Date of Award

5-2019

Document Type

Thesis

Degree Name

Master of Science (MS)

Department

Planning, Development, and Preservation

Committee Member

Carter Hudgins, Committee Chair

Committee Member

Barry Stiefel

Committee Member

Amalia Leifeste

Committee Member

Lauren Northup

Abstract

This thesis explores patterns of the rice plantation landscape of the ACE River Basin in South Carolina during the period of 1800-1860 to assess how planters surveilled enslaved workers. The research consisted of a cartographic study of historic plats of nineteen rice plantations, a sample of the ninety-one plantations that covered the region during the height of rice production in South Carolina. For each of the plantations, the next level of analysis was viewshed and line of sight studies after 3D Sketch-Up models were created from each the plat. These studies yielded maps that support analysis of how planters arranged plantations to optimize surveillance, as planters imposed spatial configuration based on proximity and communication. In a system controlled by the few, the plantation owners, who wielded complete power over many, the enslaved, there was a sharp inequity in the number of enslaved Africans to the number of overseers on every rice plantation. How did this system remain viable from the standpoint of power and control? How did constant surveillance, or its threat, from the overseers over the enslaved workers manifest itself in configurations of the physical environment into a control mechanism?
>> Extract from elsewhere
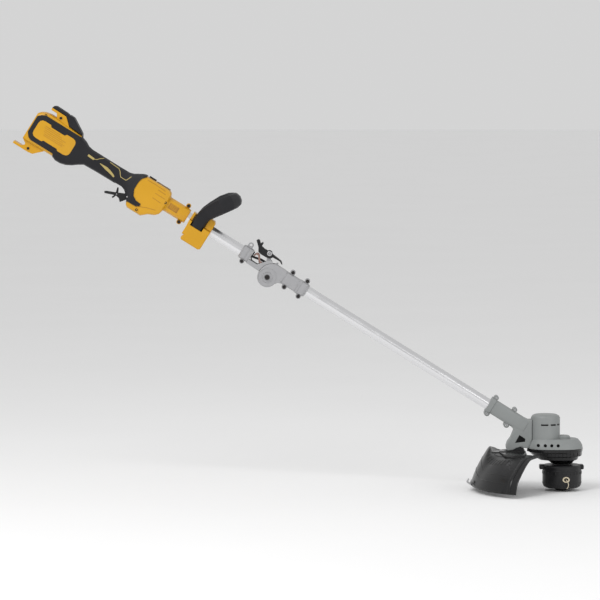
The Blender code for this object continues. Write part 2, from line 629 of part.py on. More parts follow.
def build_hinge(frames):
    shaft = frames["shaft"]
    w = CASTING_HALF_WIDTH
    bolt = [(0, -w - 4.5), (5.5, -w - 4.5), (6.5, -w - 3.5), (6.5, -w - GAP),
            (HINGE_BOLT_R, -w - GAP), (HINGE_BOLT_R, w + 6.5), (0, w + 6.5)]
    add("hinge_bolt", turned(bolt, 16, FOLD_X, 0, FOLD_Z, "Y"), shaft, "black")
    nut = bush((HINGE_BOLT_R + GAP) / math.cos(math.pi / 6), 7.5, w + GAP, w + 6.0, 6, FOLD_X, 0, FOLD_Z)
    add("hinge_nut", nut, shaft, "steel")
    add("upper_casting_screw", screw(-77, -TUBE_R - 7.5), shaft, "black")
    add("latch_pin", rod(LATCH_PIN_R, -LATCH_HALF_WIDTH - 1, LATCH_HALF_WIDTH + 1, 12,
                         LATCH_X, 0, LATCH_Z), shaft, "steel")
    lever = [(-73, 42), (-70, 47), (-66, 47), (-60, 41), (-57, 47), (-54, 45), (-54, 37),
             (-45, 35), (-35, 35), (-31, 38.5), (-25, 38.5), (-21, 34), (-4, 32.5), (8, 30.5),
             (13.5, 25), (13.5, 24.2), (10.5, 24.2), (5, 27.5), (-2, 28), (-16, 27), (-19, 22),
             (-30, 18.5), (-45, 18), (-54, 20), (-60, 30)]
    ob = add("latch_lever", prism([(x - LATCH_X, z - LATCH_Z) for x, z in lever],
                                  -LATCH_HALF_WIDTH, LATCH_HALF_WIDTH, 0.6),
             frames["latch"], "black")
    pocket = [(-57, 10), (-57, 31.5), (-36, 31.5), (-34.5, 50), (-21.5, 50), (-18, 30),
              (-17.5, 10)]
    half = EAR_OUT + SLIDE
    cut(ob, tool("latch_pocket", prism([(x - LATCH_X, z - LATCH_Z) for x, z in pocket],
                                       -half, half), frames["latch"]),
        tool("latch_bore", rod(LATCH_PIN_R + GAP, -30, 30, 12), frames["latch"]))
    coil = []
    for n in range(25):
        t = 2 * math.pi * n / 8
        coil.append((LATCH_X + 3.7 * math.cos(t), -3.6 + 7.2 * n / 24,
                     LATCH_Z + 3.7 * math.sin(t)))
    add("latch_spring", swept(coil, 0.6, 5), shaft, "steel")


def build_lower_tube(lower):
    r, bore = TUBE_R, TUBE_R - TUBE_WALL
    tube = [(bore, LOWER_TUBE_START), (r, LOWER_TUBE_START), (r, LOWER_TUBE_END),
            (bore, LOWER_TUBE_END)]
    add("lower_tube", turned(tube, 24, axis="X"), lower, "alu")
    route = [(-7.4, 0, 6), (5, 0, 5.5), (20, 0, 4), (34, 0, 1), (60, 0, 0), (350, 0, 0),
             (LOWER_TUBE_END - 5, 0, 0), (LOWER_TUBE_END + 17, 0, -1),
             (LOWER_TUBE_END + 37, 0, -2)]
    add("lower_harness", swept(smooth_route(route, 30), 3.0, 6), lower, "cable")


# ---- head ---------------------------------------------------------------------------------
def plan(z, rear, front, half, steps=6):
    """A level ring with round ends, from its rear and front ends and its half width."""
    r = min(half, (front - rear) / 2) - 0.01
    ring = []
    for cx, start in ((front - r, -90), (rear + r, 90)):
        for k in range(steps + 1):
            t = math.radians(start + 180 * k / steps)
            ring.append((cx + r * math.cos(t), r * math.sin(t) * half / (r + 0.01), z))
    return ring


def plan_stack(rows, inset=0.0):
    return from_rings([plan(z, rear + inset, front - inset, half - inset)
                       for z, rear, front, half in rows])


BASE_ROWS = [(BASE_Z, BASE_REAR, BASE_FRONT, BASE_HALF_WIDTH),
             (114.0, BASE_REAR + 1, BASE_FRONT - 1.5, BASE_HALF_WIDTH - 1.5),
             (122.0, BASE_REAR + 4, BASE_FRONT - 6, BASE_HALF_WIDTH - 5),
             (BASE_TOP, BASE_REAR + 10, BASE_FRONT - 13, BASE_HALF_WIDTH - 12)]
COVER_ROWS = [(BASE_Z - GAP, -88.0, 52.0, 50.0), (98.0, -88.0, 51.0, 49.0),
              (96.0, -82.0, 50.0, 46.0), (87.0, -72.0, 49.0, 43.0), (85.5, -68.0, 42.0, 40.0),
              (77.5, -58.0, 39.0, 37.0), (75.0, -36.0, 32.0, 30.0), (70.0, -29.0, 27.0, 26.5),
              (67.0, -26.0, 26.0, 26.0)]
FOOT = [(-126, 158), (-122, 152), (-130, 133), (-138, 122), (-141, 112), (-140, 104),
        (-137, 100), (-124, 102), (-115, 107), (-105, 110), (-95, 107), (-84, 107), (-76, 130),
        (-76, 178), (-86, 178), (-112, 190), (-135, 190)]
FOOT_HOLLOW = [(-121, 152), (-127, 134), (-134, 122), (-136.5, 112), (-136, 107), (-124, 106),
               (-106, 113.5), (-70, 113.5), (-70, 170), (-100, 170)]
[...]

What are common patterns to layouts and configurations (of plantations) that are derived to allow white overseers to surveil enslaved workers in order to maintain control as a minority party on a rice plantation? Reconstructed viewsheds indicate that plantation layout had distinct layout patterns in terms of settlement proximity to plantation house, orientation of structures in the settlement and presence of clear lines of sight from the plantation house to the settlement. However, overall visibility potential by the planter was significantly lower than predicted. On average, rice planters could only see between 35% and 65% of the structures on their plantation from their houses.